Now in his third year, Knox said his familiarity with the offense in Buffalo and his increasing comfort with Allen have made his trips to the end zone a weekly occurrence. Yet although his touchdowns may be coming in bunches this fall at the sport’s highest level, Knox knows what it’s like to go a whole season, and indeed a whole college career, without ever hitting pay dirt.
Knox arrived at Ole Miss without a scholarship, but eventually joined the team as a walk-on fullback in 2015. He finally saw the field, albeit sparingly, in 2016, and by the next year he was Ole Miss’s starting tight end. He played well enough during the next two seasons (605 receiving yards) to be invited to the combine and get drafted by the Bills in the third round of the 2019 NFL Draft, but not once throughout his time in Oxford did he find his way to the end zone.
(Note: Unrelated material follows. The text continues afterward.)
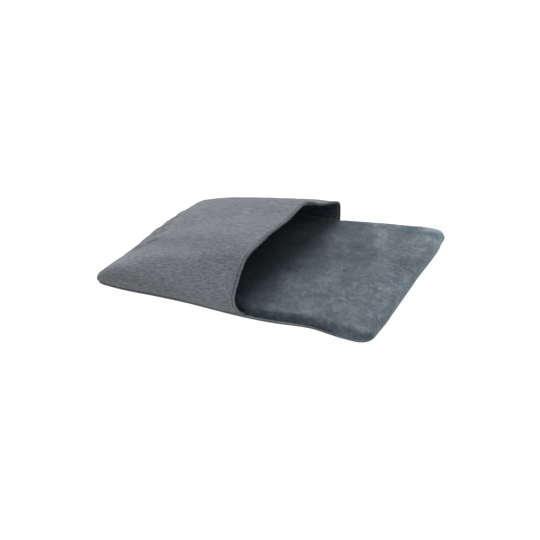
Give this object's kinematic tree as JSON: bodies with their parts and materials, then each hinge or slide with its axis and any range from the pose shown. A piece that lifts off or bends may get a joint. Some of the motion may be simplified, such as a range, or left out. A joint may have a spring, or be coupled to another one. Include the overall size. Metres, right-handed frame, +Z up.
{
  "type": "hooded pocket cushion",
  "caption": "Padded velvet-topped mat with a wadded, lined cloth hood sewn over its closed end, leaving a pocket that opens towards the bare half.",
  "frame": {"origin": "centre of the underside, on the plane the cushion rests on", "axes": "+X from the closed, hooded end to the open end; +Y to the back; +Z up"},
  "size_m": [0.5622, 0.5319, 0.1261],
  "materials": {
    "woven_cloth": "heather grey woven cloth, matt",
    "velvet": "brushed short-pile velvet, smoky blue grey",
    "wadding": "white polyester wadding",
    "foam": "cream open-cell foam",
    "thread": "grey polyester sewing thread"
  },
  "bodies": {
    "root": {"base_cloth": "woven_cloth", "rim_welt": "woven_cloth", "top_cloth": "velvet", "wadding_wrap": "wadding", "foam_core": "foam", "hood_outer_cloth": "woven_cloth", "hood_wadding": "wadding", "hood_lining": "velvet", "mouth_binding": "woven_cloth", "mouth_topstitch": "thread", "rim_stitching": "thread", "mouth_bar_tacks": "thread"}
  },
  "joints": []
}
In the third game of his NFL career in 2019, Knox snapped his scoreless drought dating back to his junior year of high school with a touchdown. Then he finished off his day with a crucial fourth-quarter catch and run that set the Bills up for a go-ahead score.
“When plays like that happen it just comes down to instinct,” Knox said after that game, according to the Western Journal. “You don’t think a whole lot, it just happens. I just want to give the glory to God because I worked hard to get here but I wouldn’t be here without Him.”
Knox, now 24, isn’t shy about sharing his faith on his social media accounts. He mentions the Bible verse Isaiah 40:31 in his Instagram and Twitter bios, and the verse says, “but those who hope in the LORD will renew their strength. They will soar on wings like eagles; they will run and not grow weary, they will walk and not be faint.”
All glory to God!! 🙌🏼
— Dawson Knox (@dawson_knox) September 26, 2021
I’ll praise God through the ups and the downs! Lots of stuff to learn from.
— Dawson Knox (@dawson_knox) October 14, 2020
He is risen!! Happy Resurrection Sunday🙌🏼🙌🏼
— Dawson Knox (@dawson_knox) April 4, 2021
Knox’s charity work and commitment to Christ have begun to inspire young fans around the country. Last year according to The Buffalo News, Briggs Self of Nashville decided to ask his friends to raise money for Knox’s favorite charity, the P.U.N.T. Foundation, instead of buying him gifts for his eighth birthday. The fundraiser succeeded, and Knox even surprised Briggs at the party.
“I want to be like Dawson when I grow up,” Briggs told The Buffalo News, “not because he is a football player but because he is so nice and he is actually changing the world and loves Jesus.”